We have a system where firms fail to understand that a staff makes bottom 10% in a department does not mean it cannot make best 10% in another department. But we fire staff to appease shareholders when firing could have been seen as poor management.

 

The same applies to when firms hire entrepreneurial minded staff who wants to get things done than waste time on protocols. They lose the human content and you fire them. After five years, their firms become your main competitors.

 

This is exactly what happens throughout the life of Steve Jobs where he was fired in his firm because his mindset was different to the executives. But they brought him back and he engineered Apple into a renaissance. The management that examines the traits is flawed because they missed them.

 

My concern is the system that measures those traits is flawed because man can find more than 35 traits for management and/or leadership. But in most cases, the human resources department use only the most important they think which may not be that important. GE measures five growth traits: external focus, clear thinking, imagination, inclusiveness and expertise. That seems very balanced. But I will add entrepreneurial, not for GE but for those smaller firms. If you miss that energy, you will be bought over in months.

 

So the big question is this? Does management education give bloated ego that makes common sense wasted sense? Read the Distinguished Professor of Risk Engineering, New York University, Nassim Taleb, the author of Black Swam: “Humans can be extremely rational in ordinary circumstances. The minute you give them MBA, though, they start using these forecasts and these financial tools in ways that contradict their own behavior”

 

To conclude this piece, May 23, 2010 edition of Bloomberg Businessweek reported S&P 500 CEOs as per undergraduate alma mater; the result has those that attended School of Hard Knocks (euphemism for dropouts) tied at 12 CEOs with University of California. Harvard has 11 and Princeton 8 CEOs. This means that life struggles produce more CEOs than any of the top universities in the US, except University of California (clusters of schools though).

 

The world needs a new management philosophy which I am calling Intelligent Mutability Management (IMM).
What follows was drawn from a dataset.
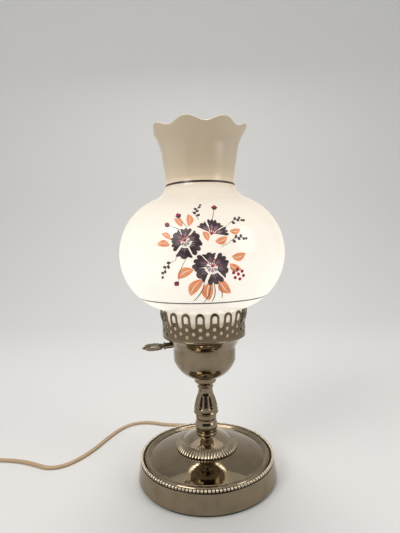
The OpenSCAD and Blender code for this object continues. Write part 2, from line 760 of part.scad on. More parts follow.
// Pressed glass mount with its exhaust tube, inside the bulb
module bulb_stem() {
    flange_r = bulb_neck_r - bulb_wall * 1.4;
    color("lightcyan") translate([0, 0, bulb_glass_z]) rotate_extrude()
        polygon(concat([[0, 0], [flange_r, 0], [flange_r, mount_foot_h]],
            bow([flange_r, mount_foot_h], [mount_r * 1.2, mount_flare_h], mount_foot_h, 8),
            [[mount_r, mount_h], [0, mount_h]]));
}

module bulb_filament() {
    color("dimgray") translate([0, 0, bulb_glass_z + mount_h]) {
        cylinder(r = filament_h * 0.15, h = filament_h);
        translate([0, 0, filament_h * 0.92]) rotate([0, 90, 0])
            cylinder(r = filament_h * 0.12, h = filament_l, center = true);
    }
}

// Outer face of the shade's plain glass: neck, globe, waist and chimney
neck_tangent = atan2(globe_c.y - neck_c.y, globe_c.x - neck_c.x);
waist_tangent = atan2(waist_c.y - globe_c.y, waist_c.x - globe_c.x);
neck_arc = arc(neck_c, neck_bend, 180, neck_tangent, 6);
globe_arc = arc(globe_c, globe_bend, neck_tangent - 180 + 4, waist_tangent - 3, 30);
waist_arc = arc(waist_c, waist_bend, waist_tangent + 180, 180, 7);
lean_arc = arc(waist_c, waist_bend, 180 - chimney_lean / 2, 180 - chimney_lean, 1);
shade_path = concat([[fitter_r, shade_z]], neck_arc, globe_arc, waist_arc, lean_arc,
    [[chimney_r, chimney_z]]);
shade_inside = beside(shade_path, glass_t);

// The one glass is told in four stretches, which meet at the neck's top, the widest line and the waist
neck_line = 1;
wide_line = len(neck_arc) + round(len(globe_arc) / 2);
waist_line = len(neck_arc) + len(globe_arc) + len(waist_arc);
top_line = len(shade_path) - 1;
module glass_between(low, high) {
    rotate_extrude() polygon(concat([for (i = [low:high]) shade_path[i]],
        [for (i = [high:-1:low]) shade_inside[i]]));
}

// The ruffle's outer face: s runs up the ruffle from 0 to 1, and a goes round
function crimp(a) = cos(crimp_count * (a - crest_turned));
function ruffle_r(s, a) = chimney_r + ruffle_h * s * tan(chimney_lean) + ruffle_flare * pow(s, 1.8) * 0.75
    + crimp_r * pow(s, 2) * crimp(a);
function ruffle_z(s, a) = chimney_z + ruffle_h * s + crimp_z * pow(s, 1.5) * crimp(a);

// The crimped edge as one closed skin: up the outside, over the rim and down the inside
module ruffle() {
    around = 10 * crimp_count;
    steps = 5;
    inset = 0.05;
    root = 2;
    function at(r, a, z) = [r * cos(a), r * sin(a), z];
    outside = [for (i = [0:steps]) [for (j = [0:around - 1]) let (s = i / steps, a = 360 * j / around)
        at(ruffle_r(s, a) - inset, a, ruffle_z(s, a))]];
    rim = [[for (j = [0:around - 1]) let (a = 360 * j / around)
        at(ruffle_r(1, a) - glass_t / 2, a, ruffle_z(1, a) + glass_t * 0.35)]];
    inside = [for (i = [steps:-1:0]) [for (j = [0:around - 1]) let (s = i / steps, a = 360 * j / around)
        at(ruffle_r(s, a) - glass_t / cos(chimney_lean) + inset, a, ruffle_z(s, a))]];
    low = [[for (j = [0:around - 1]) let (a = 360 * j / around)
        at(chimney_r - glass_t * 0.65, a, chimney_z - root)],
        [for (j = [0:around - 1]) let (a = 360 * j / around)
        at(chimney_r - glass_t * 0.4, a, chimney_z - root)]];
    rings = concat([low[1]], outside, rim, inside, [low[0]]);
    count = len(rings);
    points = [for (ring = rings) for (p = ring) p];
    faces = [for (i = [0:count - 1]) for (j = [0:around - 1])
        let (k = (j + 1) % around, up = (i + 1) % count)
        for (half = [0, 1]) half == 0
            ? [i * around + j, up * around + j, up * around + k]
            : [i * around + j, up * around + k, i * around + k]];
    polyhedron(points = points, faces = faces);
}

// The straight neck that stands in the gallery
module shade_fitter() {
    color("linen") glass_between(0, neck_line);
}

// The globe's lower half, open to the neck
module shade_bowl() {
    color("linen") glass_between(neck_line, wide_line);
}

// The globe's upper half, drawn in to the waist
module shade_dome() {
    color("linen") glass_between(wide_line, waist_line);
}

module shade_chimney() {
    color("linen") {
        glass_between(waist_line, top_line);
        ruffle();
    }
}

// The lead inside the base and up the pipe
module inner_lead() {
    inside = (exit_r - bushing_in - 2) * exit_way;
    color("peru") swept_lead(concat([[lead_gate.x, lead_gate.y, exit_z], [inside.x, inside.y, exit_z]],
        inner_route, [[0, 0, pipe_foot_z + 8], [0, 0, socket_z + cap_hub_h - 1]]), lead_w, lead_t);
}

// Tapered bushing in the skirt, bored for the lead
bushing_r = 4.6;
module lead_bushing() {
    color("saddlebrown") rotate([0, 0, exit_turned]) translate([exit_r, 0, exit_z]) rotate([0, 90, 0])
        difference() {
            union() {
                translate([0, 0, -bushing_in]) cylinder(r = bushing_r - 0.1, h = bushing_in + 2);
                translate([0, 0, 0.9]) cylinder(r = bushing_r + 1.2, h = 1.4);
                translate([0, 0, 0.9]) cylinder(r1 = bushing_r, r2 = lead_w / 2 + 0.7, h = relief_l - 0.9);
            }
            translate([0, 0, -bushing_in - 1]) cylinder(r = lead_w / 2 + 0.1, h = bushing_in + relief_l + 2);
        }
}

module lead_run() {
    color("peru") swept_lead(concat([[lead_gate.x, lead_gate.y, exit_z], [lead_exit.x, lead_exit.y, exit_z]],
        lead_route), lead_w, lead_t);
}

// The unused length, wound into a flat round coil
module lead_coil() {
    inner = coil_r - lead_w * coil_cols / 2 - coil_play;
    color("peru") translate([coil_at.x, coil_at.y, 0]) rotate_extrude() translate([inner, 0.1])
        square([lead_w * coil_cols + 2 * coil_play, (lead_t + coil_play) * coil_layers]);
}

module lead_tail() {
    color("peru") swept_lead(tail_route, lead_w, lead_t);
}

// Places a child at the end of the tail, with +X along the plug
module at_plug() {
    translate(tail_route[len(tail_route) - 1]) rotate([0, 0, plug_turned]) children();
}

module plug_body() {
    waist = plug_w * 0.3;
    color("saddlebrown") at_plug() translate([0, 0, -plug_t / 2]) linear_extrude(plug_t) polygon(concat(
        [[0, -lead_w / 2 - 1]], bow([0, -lead_w / 2 - 1], [plug_l * 0.5, -plug_w / 2], 1.4, 5),
        [[plug_l, -plug_w / 2], [plug_l, plug_w / 2], [plug_l * 0.5, plug_w / 2]],
        bow([plug_l * 0.5, plug_w / 2], [0, lead_w / 2 + 1], 1.4, 5)));
}

module plug_blades() {
    color("gold") at_plug() for (s = [-1, 1])
        translate([plug_l, s * blade_apart / 2 - blade_t / 2, -blade_w / 2]) cube([blade_l, blade_t, blade_w]);
}

felt_pad();
base_weight();
base_nut();
base_washer();
base_shell();
beaded_trim();
ribbed_cap();
stem_ring();
stem_knop();
stem_disc();
fluted_column();
stem_collar();
threaded_pipe();
socket_cup();
cup_nut();
shade_seat();
gallery_crown();
key_ferrule();
key_shaft();
turn_key();
switch_rotor();
socket_cap();
socket_shell();
socket_liner();
socket_body();
terminal_screws();
lead_wires();
screw_shell();
centre_contact();
bulb_contact();
bulb_insulator();
bulb_base();
bulb_glass();
bulb_stem();
bulb_filament();
shade_fitter();
shade_bowl();
shade_dome();
shade_chimney();
inner_lead();
lead_bushing();
lead_run();
lead_coil();
lead_tail();
plug_body();
plug_blades();
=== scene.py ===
# Electric table lamp in the form of an old oil lamp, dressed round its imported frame, in metres.
# The sections follow the lamp as it is put together: foot, stem, cup and gallery, socket and
# bulb, glass and its paint, mains lead. The studio and the camera come last.
import math

import bpy
import numpy as np
from mathutils import Matrix, Vector


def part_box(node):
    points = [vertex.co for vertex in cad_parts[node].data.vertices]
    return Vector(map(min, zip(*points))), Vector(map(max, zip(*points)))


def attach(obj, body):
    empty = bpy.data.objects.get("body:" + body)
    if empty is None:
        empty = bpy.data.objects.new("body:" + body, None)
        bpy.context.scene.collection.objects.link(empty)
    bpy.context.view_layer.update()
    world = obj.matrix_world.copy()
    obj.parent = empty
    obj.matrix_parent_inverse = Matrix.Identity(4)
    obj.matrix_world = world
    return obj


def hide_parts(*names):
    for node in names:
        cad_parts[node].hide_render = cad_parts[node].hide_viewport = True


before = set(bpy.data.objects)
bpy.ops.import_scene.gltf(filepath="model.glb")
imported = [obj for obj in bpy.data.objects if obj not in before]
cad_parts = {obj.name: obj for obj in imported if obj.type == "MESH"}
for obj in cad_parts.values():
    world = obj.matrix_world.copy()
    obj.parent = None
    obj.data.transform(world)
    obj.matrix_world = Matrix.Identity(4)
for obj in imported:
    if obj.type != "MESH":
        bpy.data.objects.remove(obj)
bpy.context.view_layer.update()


# ---- Felt pad -------------------------------------------------------------------------------
# The disc of dark green wool felt that is glued under the base, so that the metal doesn't
# scratch the table. It is cut from sheet, with a fuzzy nap.

def math_pair(operation):
    """The two methods of an operator, plain and reflected, which add the Math node of its name."""
    return (lambda held, other: held.shader.math(operation, held, other),
            lambda held, other: held.shader.math(operation, other, held))


class Value:
    """A socket that varies over a surface, with the operators that shader maths is written in."""

    __add__, __radd__ = math_pair("ADD")
    __sub__, __rsub__ = math_pair("SUBTRACT")
    __mul__, __rmul__ = math_pair("MULTIPLY")
    __truediv__, __rtruediv__ = math_pair("DIVIDE")
    __pow__, __rpow__ = math_pair("POWER")

    def __init__(self, shader, socket):
        self.shader, self.socket = shader, socket


class Shader:
    """A shader tree: node() adds a node of a type, with its settings first and then its inputs."""

    def __init__(self, tree):
        self.tree = tree

    def node(self, kind, settings=None, inputs=None, out=0):
        made = self.tree.nodes.new(kind)
        for key, value in (settings or {}).items():
            if key == "stops":
                stops = made.color_ramp.elements
                stops[0].color, stops[1].color = (*value[0][1], 1.0), (*value[-1][1], 1.0)
                for place, colour in value[1:-1]:
                    stops.new(place).color = (*colour, 1.0)
            else:
                setattr(made, key, value)
        for key, value in (inputs or {}).items():
            self.fill(made.inputs[key], value)
        return Value(self, made.outputs[out])

    def fill(self, socket, value):
        """Links a socket to a Value, or sets it to a number or a colour."""
        if isinstance(value, Value):
            self.tree.links.new(value.socket, socket)
        elif isinstance(value, tuple) and len(value) == 3 and socket.type == "RGBA":
            socket.default_value = (*value, 1.0)
        else:
            socket.default_value = value

    def math(self, operation, *values):
        return self.node("ShaderNodeMath", {"operation": operation}, dict(enumerate(values)))

    def vector(self, operation, *values, out="Vector"):
        return self.node("ShaderNodeVectorMath", {"operation": operation}, dict(enumerate(values)), out)

    def within(self, value, low, high):
        """0 at low and 1 at high, with a smooth change between them; either may be the larger."""
        return self.node("ShaderNodeMapRange", {"interpolation_type": "SMOOTHSTEP"},
                         {"Value": value, "From Min": low, "From Max": high})

    def tint(self, share, first, second):
        """The first colour where share is 0, the second where it is 1."""
        return self.node("ShaderNodeMix", {"data_type": "RGBA"}, {0: share, 6: first, 7: second}, out=2)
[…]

It is what will help the world, private and public, to understand that we can rebuild by destroying. Holding on to the past when the future is here creates a resistance that deprives the world growth and innovation. If we can understand how to intelligently and carefully allow some old era industries to collapse in order to make way for new ones, we will navigate out of our present economic crises better. A philosophy that looks at strength in learning how to destroy to succeed is what will help. We need intelligent mutability in managing the global affairs.